-------- Data

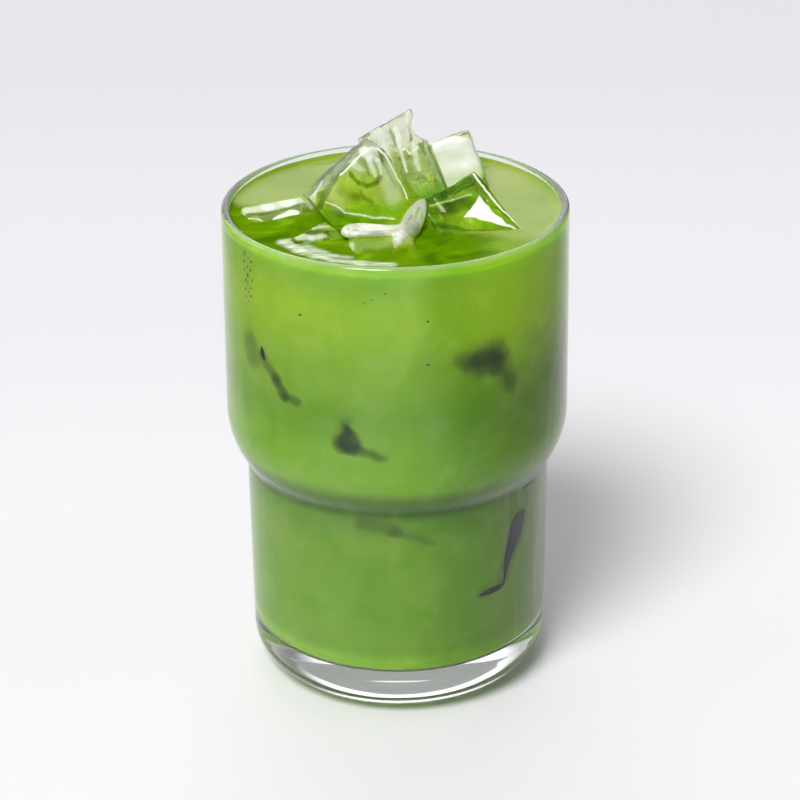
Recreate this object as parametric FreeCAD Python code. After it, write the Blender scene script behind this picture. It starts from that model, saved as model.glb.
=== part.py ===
import FreeCAD, Part
import math
import os

# Iced matcha in a stackable glass. Millimetres, +Z up, the origin is at the
# middle of the glass's foot, on its axis.

os.makedirs("parts", exist_ok=True)

# ---- driving dimensions -------------------------------------------------
HEIGHT = 119.7           # foot to rim
RIM_R = 41.0             # outer radius at the rim
RIM_WALL = 2.0           # wall thickness at the rim
BODY_R = 41.25           # outer radius where the shoulder starts
SHOULDER_Z = 69.0        # height where the shoulder starts to curve in
SHOULDER_ARC = 20.8      # radius of the shoulder's curve
STEP_R = 36.67           # outer radius of the lower body under the step
FOOT_R = 36.16           # outer radius of the lower body above the heel
HEEL = 10.5              # radius of the heel
STEP_FILLET = 2.4        # hollow fillet under the shoulder
PUNT_R = 24.0            # radius of the hollow under the foot
PUNT_RISE = 1.6          # height of that hollow

BODY_WALL = 2.4          # wall thickness at the shoulder
LOWER_IN_R = 34.0        # inner radius under the step
FLOOR_IN_R = 33.5        # inner radius at the floor
FLOOR_Z = 11.2           # top of the thick base
FLOOR_CORNER = 5.0       # inner radius between wall and floor
INNER_FILLET = 3.0       # inner radius above the step

LEVEL = 117.7            # surface of the drink
ICE_GAP = 0.15           # gap kept between neighbouring ice pieces
WALL_GAP = 0.35          # gap kept between ice and glass

# Each ice piece: middle, yaw / pitch / roll in degrees, three edge lengths,
# edge rounding, and chips. A chip is a direction in the piece's own axes and
# the distance from the middle at which it is cut off flat.
ICE = {
    "ice_centre": dict(at=(-5.4, -1.5, 118.8), turn=(-156.9, 35.2, 107.4),
                       size=(21.0, 26.0, 14.0), edge=0.9,
                       chips=(((-0.964, -0.047, -0.261), 11.5),
                              ((0.546, 0.742, -0.388), 15.5),
                              ((-0.625, 0.774, -0.103), 15.4))),
    "ice_peak": dict(at=(4.1, 13.4, 122.2), turn=(-166.4, 27.3, 114.4),
                     size=(15.0, 27.0, 12.0), edge=0.7,
                     chips=(((-0.978, -0.149, -0.146), 5.9),)),
    "ice_back": dict(at=(12.4, 19.2, 116.1), turn=(-174.6, 18.7, 116.8),
                     size=(20.0, 22.0, 15.0), edge=1.0,
                     chips=(((-0.761, 0.492, -0.423), 15.4),)),
    "ice_right": dict(at=(18.9, -8.7, 113.1), turn=(-151.2, 19.6, 145.3),
                      size=(16.5, 26.0, 15.0), edge=0.7,
                      chips=()),
    "ice_front": dict(at=(-3.0, -22.0, 113.2), turn=(10.0, -2.0, 8.0),
                      size=(16.0, 11.0, 13.0), edge=2.2,
                      chips=()),
    "ice_front_left": dict(at=(-17.5, -16.5, 112.5), turn=(28.0, -18.0, -30.0),
                           size=(11.0, 12.0, 15.0), edge=1.0,
                           chips=(((0.5, -0.6, 0.6), 8.2),)),
    "ice_left": dict(at=(-27.1, -2.9, 111.4), turn=(24.5, 0.0, 11.0),
                     size=(16.0, 14.0, 14.0), edge=0.9,
                     chips=()),
}


def line(a, b):
    return Part.LineSegment(a, b).toShape()


def arc(a, m, b):
    return Part.Arc(a, m, b).toShape()


def P(r, z):
    return FreeCAD.Vector(r, 0.0, z)


def turned(edges):
    face = Part.Face(Part.Wire(edges))
    return face.revolve(FreeCAD.Vector(0, 0, 0), FreeCAD.Vector(0, 0, 1), 360.0)


def ring_edges(shape, r, z, tol=0.05):
    """Circular edges of a turned solid at radius r and height z."""
    found = []
    for e in shape.Edges:
        box = e.BoundBox
        if (abs(box.ZMin - z) < tol and abs(box.ZMax - z) < tol
                and abs(box.XMax - r) < tol):
            found.append(e)
    return found


def shoulder_point(radius, r):
    """Height on a shoulder curve of the given radius where it reaches r."""
    centre_r = BODY_R - SHOULDER_ARC
    a = math.acos((r - centre_r) / radius)
    return a, SHOULDER_Z - radius * math.sin(a)


def shoulder_arc(radius, a_end):
    c = BODY_R - SHOULDER_ARC

    def at(a):
        return P(c + radius * math.cos(a), SHOULDER_Z - radius * math.sin(a))

    return at(0.0), at(a_end / 2.0), at(a_end)


def outer_body():
    a, step_z = shoulder_point(SHOULDER_ARC, STEP_R)
    s0, s1, s2 = shoulder_arc(SHOULDER_ARC, a)
    h = HEEL * (1.0 - math.sqrt(0.5))
    edges = [
        line(P(0, HEIGHT), P(RIM_R, HEIGHT)),
        line(P(RIM_R, HEIGHT), s0),
        arc(s0, s1, s2),
        line(s2, P(FOOT_R, HEEL)),
        arc(P(FOOT_R, HEEL), P(FOOT_R - h, h), P(FOOT_R - HEEL, 0)),
        line(P(FOOT_R - HEEL, 0), P(PUNT_R, 0)),
    ]
    # shallow spherical hollow under the foot
    ball = (PUNT_R ** 2 + PUNT_RISE ** 2) / (2.0 * PUNT_RISE)
    mid = PUNT_R / 2.0
    mid_z = PUNT_RISE - (ball - math.sqrt(ball ** 2 - mid ** 2))
    edges.append(arc(P(PUNT_R, 0), P(mid, mid_z), P(0, PUNT_RISE)))
    edges.append(line(P(0, PUNT_RISE), P(0, HEIGHT)))
    body = turned(edges)
    return body.makeFillet(STEP_FILLET, ring_edges(body, STEP_R, step_z))


def cavity():
    radius = SHOULDER_ARC - BODY_WALL
    a, step_z = shoulder_point(radius, LOWER_IN_R)
    s0, s1, s2 = shoulder_arc(radius, a)
    rim_in = RIM_R - RIM_WALL
    edges = [
        line(P(0, HEIGHT), P(rim_in, HEIGHT)),
        line(P(rim_in, HEIGHT), s0),
        arc(s0, s1, s2),
        line(s2, P(FLOOR_IN_R, FLOOR_Z)),
        line(P(FLOOR_IN_R, FLOOR_Z), P(0, FLOOR_Z)),
        line(P(0, FLOOR_Z), P(0, HEIGHT)),
    ]
    body = turned(edges)
    body = body.makeFillet(INNER_FILLET, ring_edges(body, LOWER_IN_R, step_z))
    return body.makeFillet(FLOOR_CORNER, ring_edges(body, FLOOR_IN_R, FLOOR_Z))


def ice_block(spec, grow=0.0):
    a, b, c = [s + 2.0 * grow for s in spec["size"]]
    block = Part.makeBox(a, b, c, FreeCAD.Vector(-a / 2, -b / 2, -c / 2))
    for direction, distance in spec["chips"]:
        n = FreeCAD.Vector(*direction)
        n.normalize()
        big = 60.0
        slab = Part.makeBox(big, big, big, FreeCAD.Vector(-big / 2, -big / 2, 0))
        slab.Placement = FreeCAD.Placement(
            n * (distance + grow), FreeCAD.Rotation(FreeCAD.Vector(0, 0, 1), n))
        block = block.cut(slab)
    block = block.makeFillet(spec["edge"], block.Edges)
    block.Placement = FreeCAD.Placement(
        FreeCAD.Vector(*spec["at"]), FreeCAD.Rotation(*spec["turn"]))
    return block


hollow = cavity()
glass = outer_body().cut(hollow)
rim_round = RIM_WALL * 0.47
rims = ring_edges(glass, RIM_R, HEIGHT) + ring_edges(glass, RIM_R - RIM_WALL, HEIGHT)
glass = glass.makeFillet(rim_round, rims)

inside = Part.makeCylinder(RIM_R - RIM_WALL - WALL_GAP, 60.0,
                           FreeCAD.Vector(0, 0, SHOULDER_Z + 20.0))
pieces = {}
before = []
for name, spec in ICE.items():
    piece = ice_block(spec).common(inside)
    for other in before:
        piece = piece.cut(other)
    pieces[name] = piece
    before.append(ice_block(spec, ICE_GAP))

below = Part.makeCylinder(60.0, LEVEL, FreeCAD.Vector(0, 0, 0))
drink = hollow.common(below)
for piece in pieces.values():
    drink = drink.cut(piece)

nodes = {"glass": glass, "drink": drink}
nodes.update(pieces)
for name, shape in nodes.items():
    solids = shape.Solids
    solid = max(solids, key=lambda s: s.Volume)
    print(name, "solids", len(solids), "valid", solid.isValid(),
          "volume_cm3", round(solid.Volume / 1000.0, 2),
          "z", round(solid.BoundBox.ZMin, 2), round(solid.BoundBox.ZMax, 2),
          "r", round(max(abs(solid.BoundBox.XMin), solid.BoundBox.XMax,
                         abs(solid.BoundBox.YMin), solid.BoundBox.YMax), 2))
    solid.exportStep("parts/" + name + ".step")
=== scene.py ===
import math
import random

import bmesh
import bpy
from mathutils import Euler, Matrix, Vector, noise
from mathutils.bvhtree import BVHTree


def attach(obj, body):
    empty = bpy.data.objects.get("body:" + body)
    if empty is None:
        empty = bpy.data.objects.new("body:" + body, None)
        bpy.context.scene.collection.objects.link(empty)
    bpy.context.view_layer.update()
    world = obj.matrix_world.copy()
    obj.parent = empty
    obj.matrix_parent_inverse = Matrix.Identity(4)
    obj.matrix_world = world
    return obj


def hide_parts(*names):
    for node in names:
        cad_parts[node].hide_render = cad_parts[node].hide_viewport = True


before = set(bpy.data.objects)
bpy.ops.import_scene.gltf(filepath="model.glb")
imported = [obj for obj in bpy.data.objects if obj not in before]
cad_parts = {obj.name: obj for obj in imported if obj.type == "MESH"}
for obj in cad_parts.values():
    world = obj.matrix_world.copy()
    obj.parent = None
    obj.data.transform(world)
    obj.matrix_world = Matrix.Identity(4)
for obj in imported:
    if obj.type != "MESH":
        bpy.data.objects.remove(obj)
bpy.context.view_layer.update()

MM = 0.001
scene = bpy.context.scene
scene.view_settings.view_transform = "Standard"
scene.view_settings.look = "None"

# ------------------------------------------------------------- dimensions
HEIGHT = 119.7
RIM_R, RIM_WALL = 41.0, 2.0
BODY_R, SHOULDER_Z, SHOULDER_ARC = 41.25, 69.0, 20.8
BODY_WALL, LOWER_IN_R, FLOOR_IN_R = 2.4, 34.0, 33.5
FLOOR_Z, FLOOR_CORNER, INNER_FILLET = 11.2, 5.0, 3.0
LEVEL = 117.7
INTO_WALL = 0.15          # how far the drink reaches into the glass
INTO_ICE = 0.12           # how far it reaches into the ice

ICE_NODES = ["ice_centre", "ice_peak", "ice_back", "ice_right", "ice_front", "ice_front_left", "ice_left"]


# ------------------------------------------------------------- small helpers
def link(obj):
    scene.collection.objects.link(obj)
    return obj


def mesh_object(name, bm, smooth=True):
    me = bpy.data.meshes.new(name)
    bm.to_mesh(me)
    bm.free()
    if smooth:
        me.shade_smooth()
    return link(bpy.data.objects.new(name, me))


def apply_modifiers(obj):
    deps = bpy.context.evaluated_depsgraph_get()
    me = bpy.data.meshes.new_from_object(obj.evaluated_get(deps))
    old = obj.data
    obj.modifiers.clear()
    obj.data = me
    if old.users == 0:
        bpy.data.meshes.remove(old)
    return obj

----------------

Task statement:
Word for word, quote the lines of the material from the first line through the line with "WALL_GAP = 0.35", both ends included.

Task output:
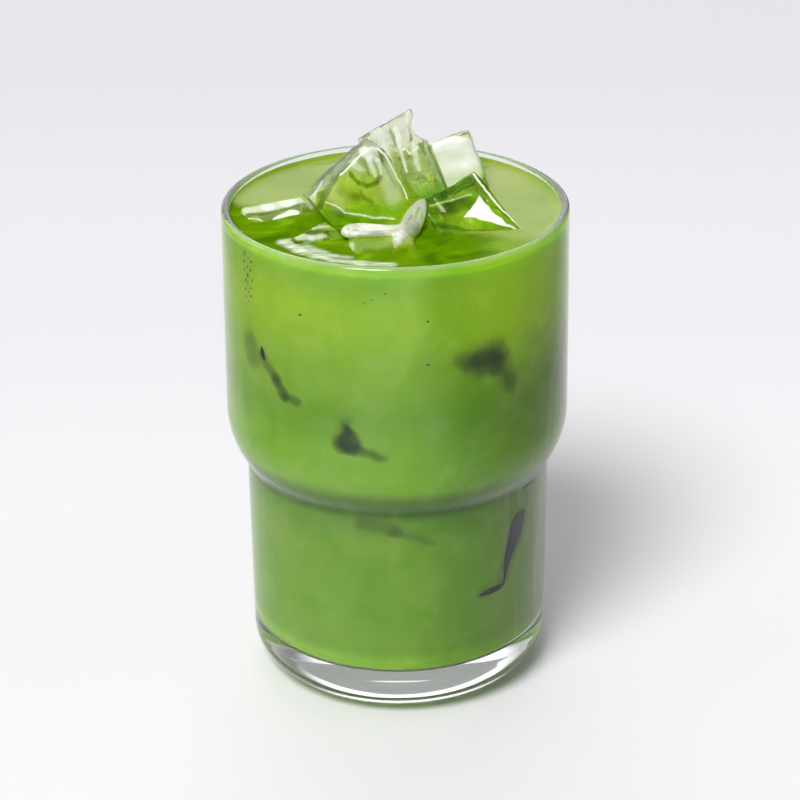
Recreate this object as parametric FreeCAD Python code. After it, write the Blender scene script behind this picture. It starts from that model, saved as model.glb.
=== part.py ===
import FreeCAD, Part
import math
import os

# Iced matcha in a stackable glass. Millimetres, +Z up, the origin is at the
# middle of the glass's foot, on its axis.

os.makedirs("parts", exist_ok=True)

# ---- driving dimensions -------------------------------------------------
HEIGHT = 119.7           # foot to rim
RIM_R = 41.0             # outer radius at the rim
RIM_WALL = 2.0           # wall thickness at the rim
BODY_R = 41.25           # outer radius where the shoulder starts
SHOULDER_Z = 69.0        # height where the shoulder starts to curve in
SHOULDER_ARC = 20.8      # radius of the shoulder's curve
STEP_R = 36.67           # outer radius of the lower body under the step
FOOT_R = 36.16           # outer radius of the lower body above the heel
HEEL = 10.5              # radius of the heel
STEP_FILLET = 2.4        # hollow fillet under the shoulder
PUNT_R = 24.0            # radius of the hollow under the foot
PUNT_RISE = 1.6          # height of that hollow

BODY_WALL = 2.4          # wall thickness at the shoulder
LOWER_IN_R = 34.0        # inner radius under the step
FLOOR_IN_R = 33.5        # inner radius at the floor
FLOOR_Z = 11.2           # top of the thick base
FLOOR_CORNER = 5.0       # inner radius between wall and floor
INNER_FILLET = 3.0       # inner radius above the step

LEVEL = 117.7            # surface of the drink
ICE_GAP = 0.15           # gap kept between neighbouring ice pieces
WALL_GAP = 0.35          # gap kept between ice and glass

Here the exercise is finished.